Your Lighthouse Score Is 95. You Could Still Get a Demand Letter Tomorrow.

A 95 in Chrome's Lighthouse accessibility audit is the number small-business owners point at when their developer asks whether the site is okay. It is the number agencies put in their delivery report. And it is the number that, three months later, sits next to a demand letter on the same desk.

The gap is not Lighthouse being broken. Lighthouse is doing exactly what it claims to do — run an automated scan against a defined subset of the WCAG criteria. The gap is between what an automated scan can prove and what a plaintiffs' firm needs to prove. And that gap is wide enough that the relationship between scanner score and lawsuit risk is much weaker than the score makes it look.

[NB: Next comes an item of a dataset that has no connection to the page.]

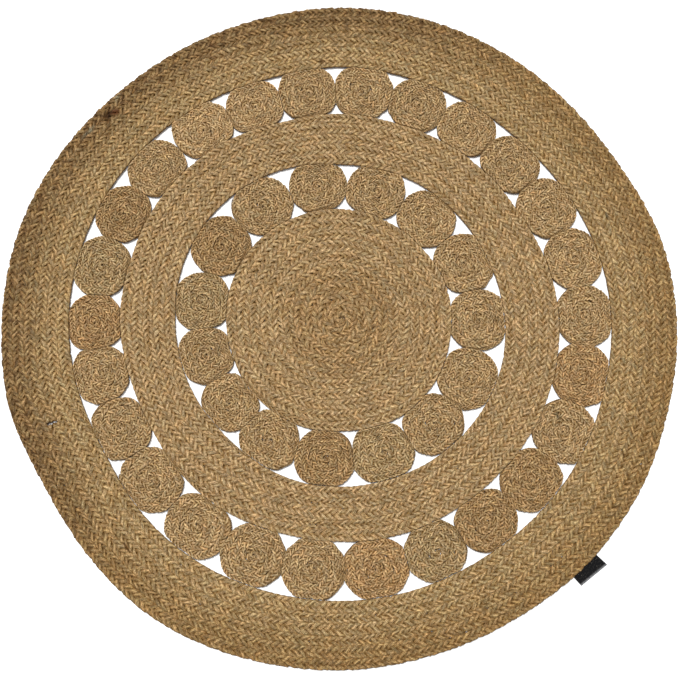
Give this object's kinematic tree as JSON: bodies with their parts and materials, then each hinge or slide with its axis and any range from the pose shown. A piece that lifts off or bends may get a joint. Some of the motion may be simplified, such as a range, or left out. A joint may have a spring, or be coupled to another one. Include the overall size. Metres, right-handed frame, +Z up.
{
  "type": "round jute rug",
  "caption": "Flat round rug of coiled jute braid: a centre disc and two bands joined by rings of small coiled rosettes, open between them, with a blank tape label at the rim.",
  "frame": {"origin": "centre of the centre disc's flat underside, on the floor", "axes": "+Z up out of the floor; +X and +Y lie in the rug, with the label at bearing 314 degrees from +X towards +Y"},
  "size_m": [1.208, 1.206, 0.009],
  "materials": {
    "braided_jute": "matt, braided",
    "rosette_jute": "matt, finely braided",
    "label_tape": "satin woven tape"
  },
  "bodies": {
    "root": {"centre_disc": "braided_jute", "inner_rosette_01": "rosette_jute", "inner_rosette_02": "rosette_jute", "inner_rosette_03": "rosette_jute", "inner_rosette_04": "rosette_jute", "inner_rosette_05": "rosette_jute", "inner_rosette_06": "rosette_jute", "inner_rosette_07": "rosette_jute", "inner_rosette_08": "rosette_jute", "inner_rosette_09": "rosette_jute", "inner_rosette_10": "rosette_jute", "inner_rosette_11": "rosette_jute", "inner_rosette_12": "rosette_jute", "inner_rosette_13": "rosette_jute", "inner_rosette_14": "rosette_jute", "inner_rosette_15": "rosette_jute", "middle_band": "braided_jute", "outer_rosette_01": "rosette_jute", "outer_rosette_02": "rosette_jute", "outer_rosette_03": "rosette_jute", "outer_rosette_04": "rosette_jute", "outer_rosette_05": "rosette_jute", "outer_rosette_06": "rosette_jute", "outer_rosette_07": "rosette_jute", "outer_rosette_08": "rosette_jute", "outer_rosette_09": "rosette_jute", "outer_rosette_10": "rosette_jute", "outer_rosette_11": "rosette_jute", "outer_rosette_12": "rosette_jute", "outer_rosette_13": "rosette_jute", "outer_rosette_14": "rosette_jute", "outer_rosette_15": "rosette_jute", "outer_rosette_16": "rosette_jute", "outer_rosette_17": "rosette_jute", "outer_rosette_18": "rosette_jute", "outer_rosette_19": "rosette_jute", "outer_rosette_20": "rosette_jute", "outer_rosette_21": "rosette_jute", "outer_rosette_22": "rosette_jute", "outer_rosette_23": "rosette_jute", "outer_rosette_24": "rosette_jute", "outer_rosette_25": "rosette_jute", "outer_rosette_26": "rosette_jute", "outer_band": "braided_jute", "label": "label_tape"}
  },
  "joints": []
}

What scanners are actually testing

axe-core, the engine behind Lighthouse and most browser-extension accessibility tools, runs around 90 automated rules. Every one is a binary check that can be answered by reading the rendered HTML and CSS: does this image have an alt attribute, does this input have an associated label, is this color contrast ratio above the threshold, is the page language declared.

Deque, the company behind axe-core, publishes a clear figure on this: automated tools catch approximately 30 to 40 percent of WCAG issues. The remaining 60 to 70 percent require a human running the page with a keyboard, a screen reader, and a brain.

The 30 to 40 percent that scanners catch is real, useful work. A site with twenty axe violations is genuinely worse off than a site with two. The problem is that the rest of the iceberg is what plaintiffs' firms cite in demand letters, because their tester is a human, not an automated scan.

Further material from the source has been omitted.